Nikolai Galen of The Shrubs had this sentence about the bands in C86: “It was great to have the energy of punk without actually having to be punks”. Do you think that’s the shortest way to accurately describe what that music was about? In a way it echoes what Edwyn Collins said was his idea behind Orange Juice – its sweetness, the soul love songs, the androgyny, were a punk attitude against what punk had become: stale, macho, violent.
Not really. Because a lot of the C86 era music didn’t have the energy of punk, or the force. It was quite abrasive on the surface , but underneath, weak as rock music. Certainly compared to Bad Brains
It depends what you define as the essence of punk. There are a hundred different versions of this, it’s an endless argument, an undecidable argument. Almost the point of punk was that everyone disagreed about what it stood for and how it should develop!
C86 was one interpretation of punk – in my mind, quite a reduced version, a narrow version
Some of it picked up on the DIY aspect, the not having to be very good at your instruments. The fast tunes, the singalong melodies. Like the Buzzcocks, but not as good. Or they’d be picking up on Swell Maps, but never their more experimental Krautrock-influenced stuff, just the pure racket.

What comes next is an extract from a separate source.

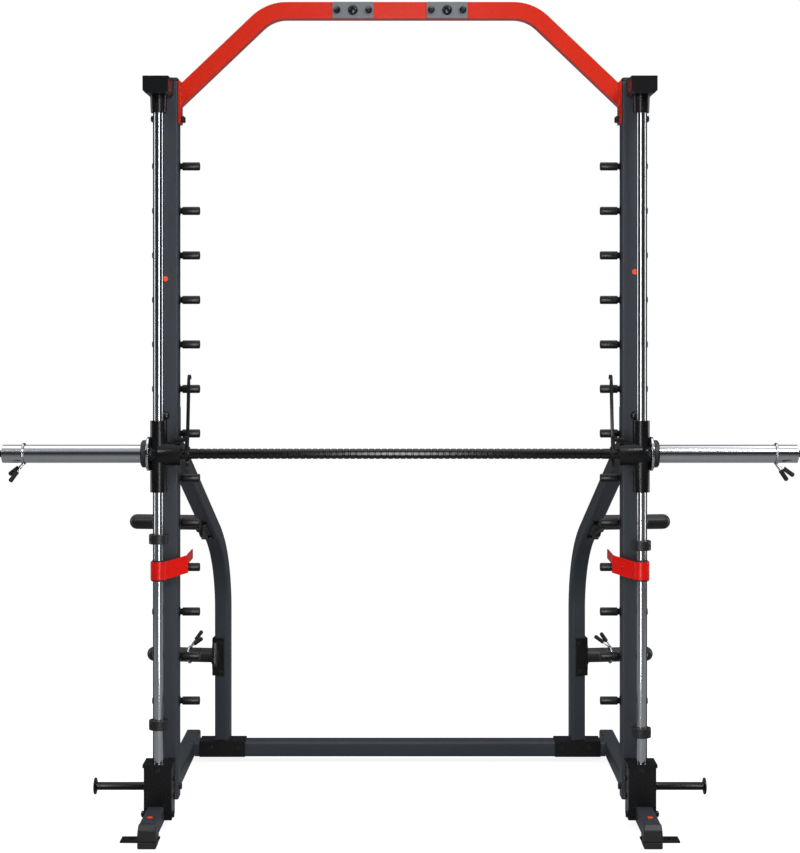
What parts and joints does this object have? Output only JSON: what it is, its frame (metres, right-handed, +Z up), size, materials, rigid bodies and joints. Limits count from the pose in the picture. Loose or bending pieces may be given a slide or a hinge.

Then there was the Sixties influenced stuff -- mostly sounded like The Velvet Underground, without the edge of Lou Reed’s lyrics or the more sonically expansive element brought by John Cale. Either that, or it sounded like the Byrds, but without the ambition. Nobody would attempt something like “Eight Miles High”.
Finally, then there was the shambling end of things, the Bogsheds, which was based around this idea of ungainliness and abrasiveness as a refusal of pop, a dissident act. A dead end, as far as I was concerned.